Pease says that although the US has been highlighted as the first in and first out of recession scenario, historical market troughs actually show that the pair move similarly in terms of a response.
Pease says the European market actually peaked before the US, with the MSCI Europe index turning downwards in July 2007. He also believes there are several factors that indicate strength in the next 12 months, such as government’s being in a stronger position than it’s US or UK counterparts.
He also believes that the European Central Bank has more ammunition to stimulate the economy after making the decision to cut rates later than others.
Pease says the strong Euro also acted as a brake on earnings in 2008.

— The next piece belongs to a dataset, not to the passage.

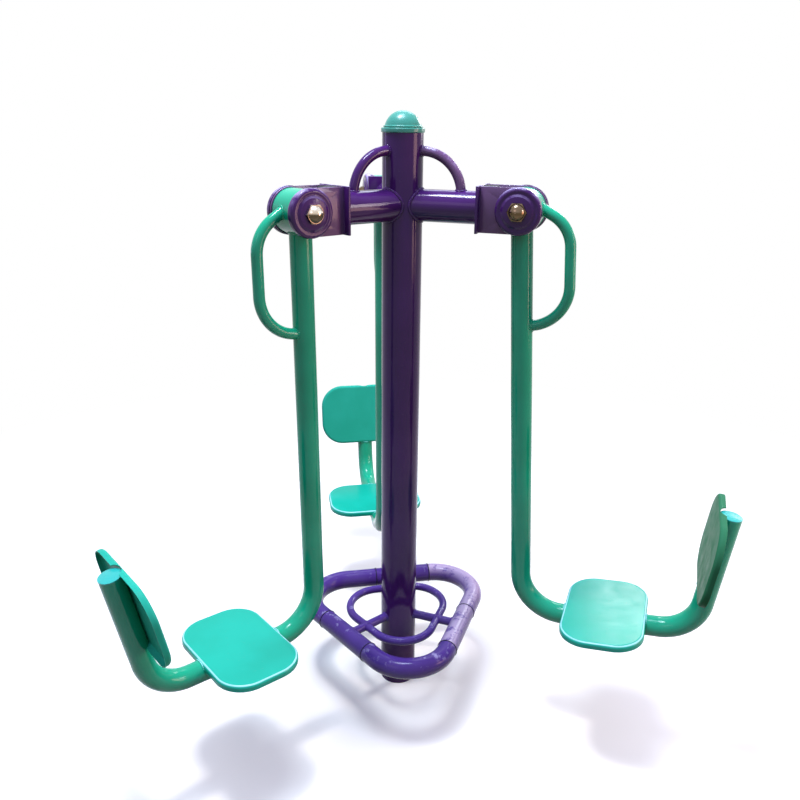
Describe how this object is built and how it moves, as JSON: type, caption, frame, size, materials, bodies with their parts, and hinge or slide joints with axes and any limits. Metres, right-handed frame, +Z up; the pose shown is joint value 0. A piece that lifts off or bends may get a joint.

He says: “As the ECB cuts interest rates, the relative yield attraction with other currencies will diminish. A weaker euro would improve the profitability of those companies with overseas earnings and further support valuations.
“For a sustainable rally to be achieved, however, the US housing market needs to find a floor and credit markets must reopen. It would be a brave investor, therefore, who bets against US hegemony in equity market direction. Nevertheless, the past 18 months has seen the fall of many long-held stock market tenets, so maybe a European-led recovery should not be entirely dismissed.”
Pease says investors should not hide in traditionally defensive stocks, stating that some areas are overlooked because of cyclical sector classifications.
He says: “The trick is to identify companies that are likely to have good managements and sensible enough business models to get through the current malaise and be in a position to take advantage of the recovery when it arrives.”